> _Objective_: The required output is a single number: how many lines of the material contain the string "context".

> _Dataset content_:
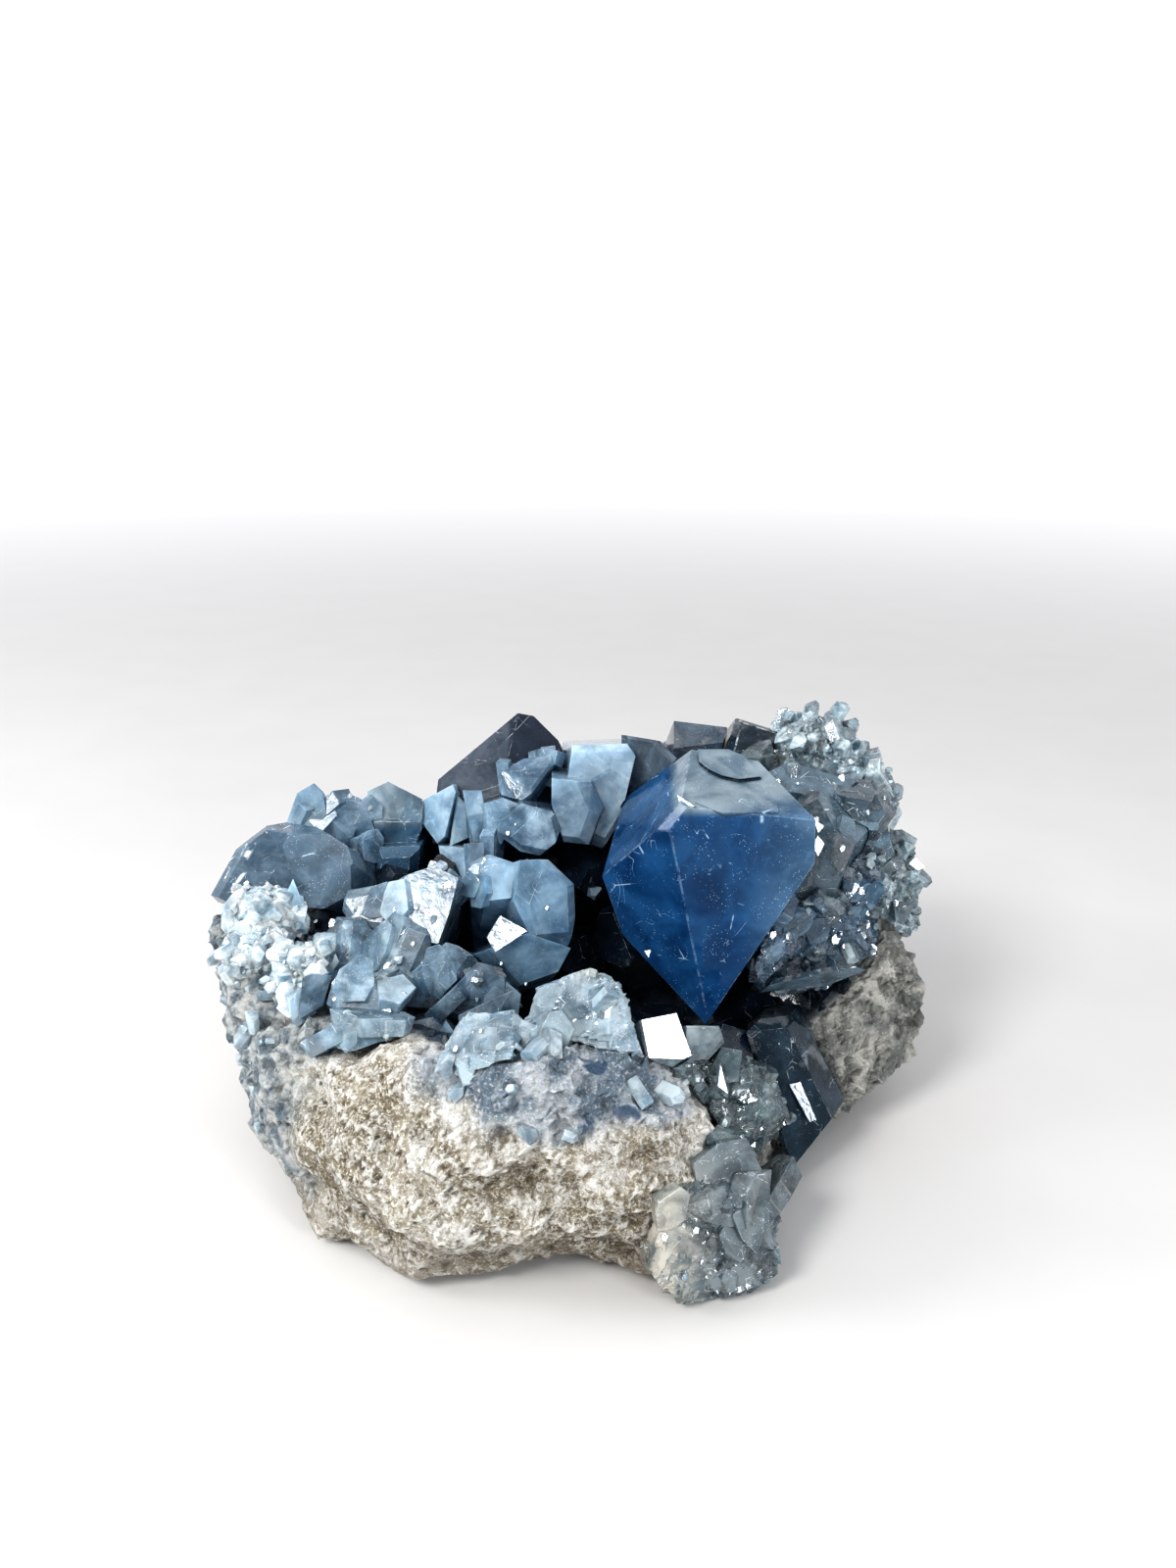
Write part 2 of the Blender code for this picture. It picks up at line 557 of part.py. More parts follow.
def grow_together(name, crystals, material):
    """One solid of a group's crystals."""
    made = crystal_object(name, crystals[0], material)
    for crystal in crystals[1:]:
        other = crystal_object("grown_together", crystal, None, hidden=True)
        combine(made, other, "UNION")
        bpy.data.objects.remove(other)
    return made


def stand_clear(made, crystals):
    """Cuts away what lies inside any of these crystals or closer to them than GAP."""
    for crystal in crystals:
        neighbour = crystal_object("neighbour", crystal, None, spread=GAP, hidden=True)
        if near(box_of(made), box_of(neighbour)):
            combine(made, neighbour, "DIFFERENCE")
        bpy.data.objects.remove(neighbour)


def centre_on_origin(stone):
    """Moves the whole stone so that the middle of its box is over the origin."""
    boxes = [box_of(made) for made in stone]
    shift = Matrix.Identity(4)
    for i in (0, 1):
        shift[i][3] = -(min(b[i][0] for b in boxes) + max(b[i][1] for b in boxes)) / 2
    for made in stone:
        made.data.transform(shift)


def main():
    for old in list(bpy.data.objects):
        bpy.data.objects.remove(old)
    limestone = principled("limestone", *LIMESTONE)
    celestite = principled("celestite", *CELESTITE)
    stone = [make_rind("limestone_rind", limestone)]
    seat = make_rind("rind_seat", None, spread=GAP, hidden=True)
    placed = []
    for name, crystals in GROUPS.items():
        made = grow_together(name, crystals, celestite)
        stand_clear(made, placed)
        combine(made, seat, "DIFFERENCE")
        keep_largest_island(made)
        placed += crystals
        stone.append(made)
    bpy.data.objects.remove(seat)
    centre_on_origin(stone)


main()
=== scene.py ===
"""The celestite geode as it looks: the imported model's crystals with their finished materials, the
rind's grain, the small crystals between the large ones, a pale floor, soft light and a camera.

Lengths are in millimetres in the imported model's frame until a mesh or a place is made from them.
"""

import math

import bmesh
import bpy
import numpy as np
from mathutils import Matrix, Vector
from mathutils.bvhtree import BVHTree
from mathutils.kdtree import KDTree


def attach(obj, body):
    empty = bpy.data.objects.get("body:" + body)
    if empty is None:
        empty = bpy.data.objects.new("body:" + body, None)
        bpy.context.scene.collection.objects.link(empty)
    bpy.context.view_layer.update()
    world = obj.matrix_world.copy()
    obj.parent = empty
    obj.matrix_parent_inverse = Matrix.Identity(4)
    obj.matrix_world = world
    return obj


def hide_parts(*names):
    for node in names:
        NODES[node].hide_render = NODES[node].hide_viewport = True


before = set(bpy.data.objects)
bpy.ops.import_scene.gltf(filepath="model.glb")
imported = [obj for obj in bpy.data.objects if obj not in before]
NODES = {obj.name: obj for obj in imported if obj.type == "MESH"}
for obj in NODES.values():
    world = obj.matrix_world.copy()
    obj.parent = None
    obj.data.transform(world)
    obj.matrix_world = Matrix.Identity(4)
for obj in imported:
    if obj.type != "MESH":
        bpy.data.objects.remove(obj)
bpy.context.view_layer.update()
MM = 0.001

# The camera that the photograph was taken with: place in mm, tilt below the horizon, lens.
CAMERA_AT = (3.2, -257.7, 180.0)
CAMERA_DOWN = 20.1
LENS, SENSOR = 27.05, 36.0

# Soft lights: place and size in mm, power in watts, colour. All look at the middle of the stone.
LIGHTS = {
    "key": ((-380, -480, 620), 300, 3.8, (1.0, 0.98, 0.95)),
    "fill": ((60, -900, 700), 900, 2.2, (0.97, 0.98, 1.0)),
    "window": ((620, -730, 330), 220, 3.0, (0.95, 0.98, 1.0)),
    "left": ((-800, -60, 420), 300, 2.4, (0.95, 0.98, 1.0)),
}
MIDDLE = (0, 0, 45)


# Shapes as arrays: points is (n, 3) in mm, faces is (m, 3) of point numbers.


def arrays_of(mesh):
    """A mesh's points, with those that lie in one place made one, and its triangles."""
    points = np.empty(len(mesh.vertices) * 3)
    mesh.vertices.foreach_get("co", points)
    points = points.reshape(-1, 3) / MM
    mesh.calc_loop_triangles()
    faces = np.empty(len(mesh.loop_triangles) * 3, np.int64)
    mesh.loop_triangles.foreach_get("vertices", faces)
    faces = faces.reshape(-1, 3)
    _, first, same = np.unique(
        np.round(points, 3), axis=0, return_index=True, return_inverse=True
    )
    faces = same.ravel()[faces]
    a, b, c = faces.T
    return points[first], faces[(a != b) & (b != c) & (a != c)]


def arrays_from(bm):
    """The points and triangles of a bmesh, which is then let go."""
    bmesh.ops.triangulate(bm, faces=bm.faces)
    bmesh.ops.recalc_face_normals(bm, faces=bm.faces)
    bm.verts.index_update()
    points = np.array([v.co for v in bm.verts])
    faces = np.array([[v.index for v in f.verts] for f in bm.faces])
    bm.free()
    return points, faces


def mesh_from(name, points, faces):
    mesh = bpy.data.meshes.new(name)
    mesh.vertices.add(len(points))
    mesh.vertices.foreach_set("co", (np.asarray(points) * MM).astype(np.float32).ravel())
    mesh.loops.add(len(faces) * 3)
    mesh.loops.foreach_set("vertex_index", np.asarray(faces, np.int32).ravel())
    mesh.polygons.add(len(faces))
    mesh.polygons.foreach_set("loop_start", np.arange(0, len(faces) * 3, 3, dtype=np.int32))
    mesh.polygons.foreach_set("use_smooth", np.zeros(len(faces), bool))
    mesh.update(calc_edges=True)
    return mesh


def new_object(name, data):
    made = bpy.data.objects.new(name, data)
    bpy.context.scene.collection.objects.link(made)
    return made


def add_mask(made, name, values):
    mask = made.data.attributes.new(name, "FLOAT", "POINT")
    mask.data.foreach_set("value", values.astype(np.float32))


def new_piece(name, points, faces, material, replaced=()):
    """A visible piece on the one body of the model."""
    made = new_object(name, mesh_from(name, points, faces))
    made.data.materials.append(material)
    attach(made, "root")
    if replaced:
        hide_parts(*replaced)
    return made


def crosses(corners):
    """For each triangle, the way it looks, as long as twice its area."""
    return np.cross(corners[:, 1] - corners[:, 0], corners[:, 2] - corners[:, 0])


def unit(vectors):
    return vectors / np.maximum(np.linalg.norm(vectors, axis=-1, keepdims=True), 1e-9)


def normals_of(points, faces):
    """Outward direction at each point."""
    face_normal = crosses(points[faces])
    total = np.zeros_like(points)
    for i in range(3):
        np.add.at(total, faces[:, i], face_normal)
    return unit(total)


def sunken(points, faces):
    """How deep each point lies below its neighbours' mean, in mm. Ridges come out negative."""
    ends = np.concatenate([faces[:, [0, 1]], faces[:, [1, 2]], faces[:, [2, 0]]])
    count = np.bincount(ends[:, 0], minlength=len(points))[:, None]
    total = np.zeros_like(points)
    np.add.at(total, ends[:, 0], points[ends[:, 1]])
    mean = total / np.maximum(count, 1)
    return ((mean - points) * normals_of(points, faces)).sum(1)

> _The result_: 4